Grüne der ersten Stunde
40 Jahre: der Starnberger Kreisverband feierte mit vielen Wegbereitern
Die Grünen im Landkreis Starnberg haben allen Grund stolz zu sein: mit der Gründung des Kreisverbands 1978 sind sie nicht nur eine der Keimzellen, in Krailling ist sogar der offizielle Parteiname erfunden wurde. Vorher hießen sie AUD Die Grünen – ein reichlich sperriger Name. Dass sie das AUD wegließen und mit „Die Grünen“ das Original erfanden, noch vor der Landespartei, daran erinnerte Ruth Paulig bei der Festveranstaltung zum 40. Geburtstag.
Auf eine wahre Zeitreise durch die Parteigeschichte konnten sich die Gäste begeben, denn der Pfarrstadl Weßling war mit vielen Plakaten von anno dazumal geschmückt: Auf ihnen waren nicht nur überall Sonnenblumen, das Leitmotiv der Grünen, sondern Motive, die damals das Establishment provozierten: etwa ein abgebildetes Baby mit dem Slogan „Im Jahr 2000 darf er zum ersten Mal wählen – Für seine Zukunft tragen wir die Verantwortung “. Grünen- Spitzenkandidatin Katharina Schulze schaute zum Gratulieren herein. Doch der Abend gehörte den politischen Wegbereitern. Die Grünen-Urgesteine Ruth Paulig, Peter Unger, Maurice de Coulon und Klaus Resch fanden sich zum „Stammtisch“ auf die Bühne ein und wurden von Erika Schalper interviewt. Ruth Paulig zog 1986 als erste Grüne in den Landtag. Peter Unger war der erste Gemeinderat, er trat 1979 von der SPD über. Während Maurice de Coulon mittlerweile in den Landkreis Weilheim gezogen ist, lebte Klaus Resch 30 Jahre lang in Griechenland und ist erst jetzt nach Deutschland zurückgekehrt. „Grün – die Modefarbe der Saison?“ hieß sein Vortrag, den er 1978 bei der Gründung des Gilchinger Ortsverbands hielt. Resch war einer der Geburtshelfer der Partei und erster Landesvorsitzender, trat aber nach internen Unstimmigkeiten bald wieder aus.
„Weltfremde Spinner“
Keiner hätte sich träumen lassen, dass die Grünen einmal zweitstärkste Kreistagsfraktion werden würden. „Eigentlich war geplant, nach zehn Jahren wieder aufzuhören“, erzählte Paulig von den Anfängen. Die schwierig waren: „Wenn wir einen Infostand hatten, sind die Leute 100 Meter vorher auf die andere Straßenseite gegangen“, sagte sie. Unger berichtete von der „feindseligen Stimmung“ damals: „Wir wurden als Spinner und als weltfremd bezeichnet“, wusste er. Damit die Anliegen der Grünen mehr Beachtung fanden, sei er auf die Strategie verfallen, zu jeder Sitzung mindestens einen Antrag zu stellen: „Damit sich der Gemeinderat mit uns befassen musste.“ Das führte zu großem Applaus und Heiterkeitsausbrüchen im Saal, da Unger für seine vielen Anträge bekannt ist.
Roth würdigte die Grünen
Daran hatte schon Landrat Karl Roth anfangs in seinem Grußwort erinnert und vorgezählt, dass Unger 110 Anträge seit dem Jahr 2000 im Kreisrat gestellt habe. Der CSU-Politiker sprach sehr verbindliche Worte und würdigte, was die Grünen alles angestoßen hatten. Dass er einmal als „schwarzer Landrat“ bei einem Jubiläumsabend der Grünen sprechen würde, hätte er sich früher gar nicht vorstellen können.

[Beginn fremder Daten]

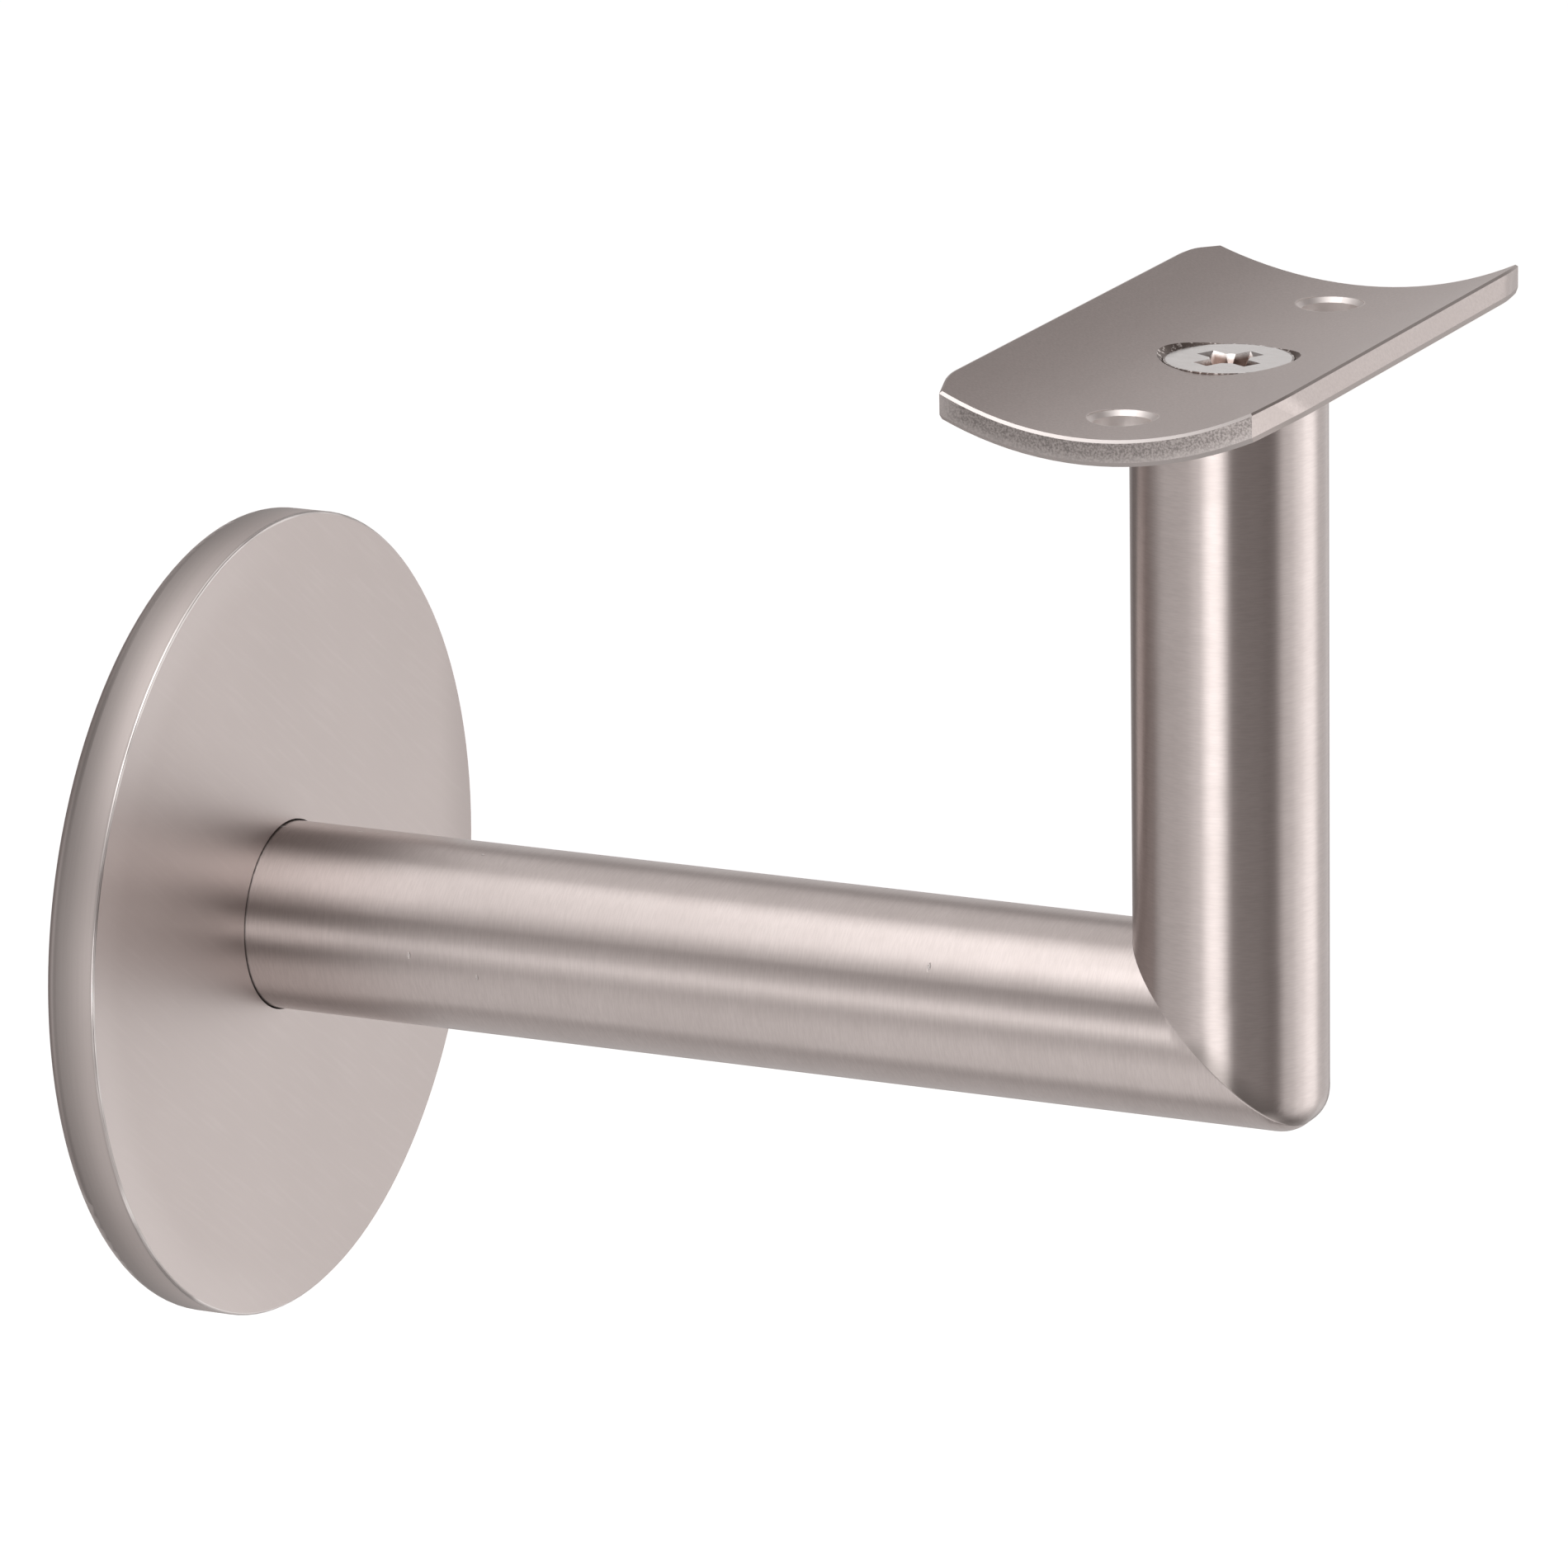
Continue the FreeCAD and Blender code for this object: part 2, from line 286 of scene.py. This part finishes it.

Eine „grüne“ Modenschau, bei der Palästinensertuch, Latzhose und Strickzeug nicht fehlen durften war ebenso Teil des Programms wie Amateurfilme von Ruth Paulig aus den Achtziger Jahren, in denen es ein Wiedersehen mit den jungen Grünen aus dem Landkreis gab, die mit Wallehaaren Friedenslieder sangen und im Bus zur Menschenkette fuhren.